Sur les marchés obligataires aussi, les anges déchus sont également un concept bien connu. Il s’agit d’obligations d’entreprises qui passent de la catégorie de qualité ou « investment grade » à la catégorie junk ou « high yield ».
Il s’avère rentable d’acheter des obligations juste après leur déclassement. Après une telle dégradation, les investisseurs attribuent à ces obligations déclassées une solvabilité aussi faible qu’au reste de l’univers des junkbonds, ce qui entraîne une pénalité excessive sur leur cours. De quoi réjouir les investisseurs à contre-courant.

Mieux que les actions
Cette réaction négative excessive fait ensuite que les obligations déclassées affichent, après leur dégradation, des performances supérieures à celles des obligations de type junk moyennes. Une stratégie basée sur ces anges déchus avec des obligations génère à long terme des rendements supérieurs à la moyenne, tout comme une stratégie contraire avec des actions rejetées. Au cours de la première année suivant leur déclassement, leur rendement est en moyenne supérieur de 3%, et de 4,5% au cours des deux années suivantes.

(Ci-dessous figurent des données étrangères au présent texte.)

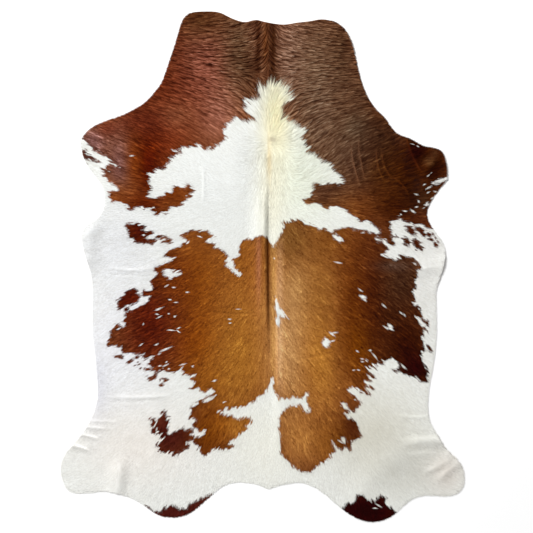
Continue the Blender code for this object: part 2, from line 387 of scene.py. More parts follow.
outline = spaced(cad_edge, OUTLINE_STEP)
for _ in range(SMOOTHINGS):
    outline = 0.25 * np.roll(outline, 1, axis=0) + 0.5 * outline + 0.25 * np.roll(outline, -1, axis=0)
if turning(outline) < 0:
    outline = outline[::-1]
outline_inward = left_of(unit(np.roll(outline, -1, axis=0) - np.roll(outline, 1, axis=0)))


# %% How far inside the outline
def tree_of(points):
    """A tree that finds the nearest of these points fast."""
    tree = kdtree.KDTree(len(points))
    for index, (x, y) in enumerate(points):
        tree.insert((x, y, 0), index)
    tree.balance()
    return tree


outline_tree = tree_of(outline)


def from_edge(points):
    """Distance of each point from the cut edge, positive inside the hide."""
    nearest = np.array([outline_tree.find((x, y, 0))[1] for x, y in points])
    return ((points - outline[nearest]) * outline_inward[nearest]).sum(axis=1)


print("mm from the middle to the cut edge:", np.round(from_edge(np.zeros((1, 2))) / MM))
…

Le rapport risque/rendement serait même plus favorable que celui des actions ordinaires.

Les maisons d’investissement d’ETF indiciels telles que iShares et VanEck ont saisi cette opportunité pour développer des produits autour de ce thème. L’iShares Fallen Angels High Yield Corporate Bond UCITS affiche actuellement un rendement de dividende de 6% (encore une fois, il ne s’agit pas d’un conseil d’achat).
En période de crise économique, les anges déchus sont plus durement touchés que le reste de l’univers obligataire. Certains stratèges s’attendent à ce que l’incertitude actuelle qui pèse sur le commerce mondial précipite certains anges obligataires du ciel vers l’abîme.